If I had any qualms, they are minimal. The way the main conflict was resolved in the end could have benefitted from a little more drama. The way it unfolded almost felt like a “much ado about nothing” situation, but that is just me being extra critical. Maybe the fact that there wasn’t anything over the top about the conflict resolution made the story much more real and grounded.
Continuing with the minor negative aspects, the heroine may have been just a tad too perfect and the dreaded “Mary Sue” term did pop into my head at some point towards the end, but I do love Penelope Douglas’s heroines. They’re strong, intelligent women that like being in control of their own destiny, so once again, this wasn’t really a big deal.
Did I mention the sex scenes?

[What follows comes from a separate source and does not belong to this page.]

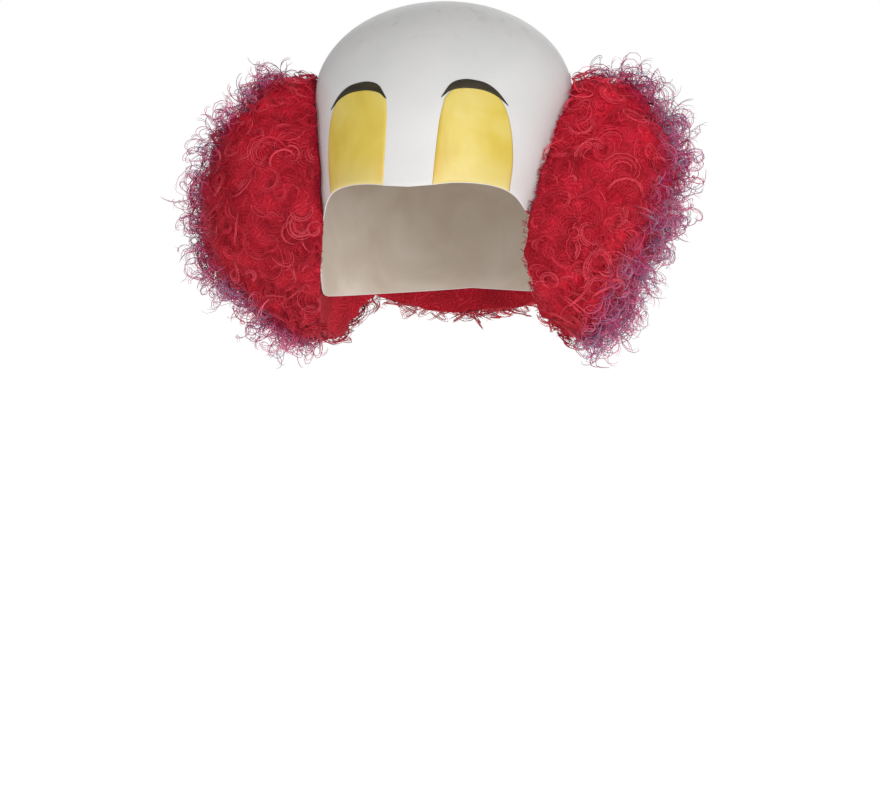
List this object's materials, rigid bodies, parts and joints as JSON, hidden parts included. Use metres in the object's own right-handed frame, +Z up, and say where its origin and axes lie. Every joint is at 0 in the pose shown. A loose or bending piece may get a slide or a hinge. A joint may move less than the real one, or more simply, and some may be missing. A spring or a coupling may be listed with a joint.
{
  "type": "clown mask, a latex bald half mask with curly hair",
  "caption": "Worn latex half mask: a bald cap down to the brows with painted lids and brows, and curly hair round its sides and nape.",
  "frame": {"origin": "inside of the crown, where the cap sits on top of the wearer's head", "axes": "+Z up, -Y out of the face, +X to the wearer's left"},
  "size_m": [0.3216, 0.2512, 0.2248],
  "materials": {
    "white_latex": "satin",
    "yellow_paint": "satin",
    "black_paint": "satin",
    "red_hair": "glossy synthetic curls"
  },
  "bodies": {
    "root": {"skull_cap": "white_latex", "eyelid_left": "yellow_paint", "eyelid_right": "yellow_paint", "eyebrow_left": "black_paint", "eyebrow_right": "black_paint", "hair_left": "red_hair", "hair_right": "red_hair", "hair_back": "red_hair"}
  },
  "joints": []
}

Because they were red hot, and I can name a couple of specific scenes that did a lot to speed my heart rate. I won’t to avoid spoiling anything but WOW. I may not have loved a particular scene set in a club involving a third party but it thankfully didn’t cross a line I would have been uncomfortable with. It would have been highly dissonant with my expectations of the relationship at that point.
I checked to see the Amazon ranking of this book and it’s shockingly sitting at number 52,483 on the overall kindle store at the moment I’m writing this review. That is way too low for a book this good. I have to assume it has to do with the high price of the e-book edition, being that this is a traditionally published book (NAL). It’s a pity because this may very well be Penelope Douglas’s most underrated book. It deserves a lot more reviews and praise. I was satisfied beginning to end and highly recommend it.
For now I’m waiting (desperately) for the sequel to Corrupt which CANNOT come too soon. I love Penelope Douglas and Misconduct is a prime example why.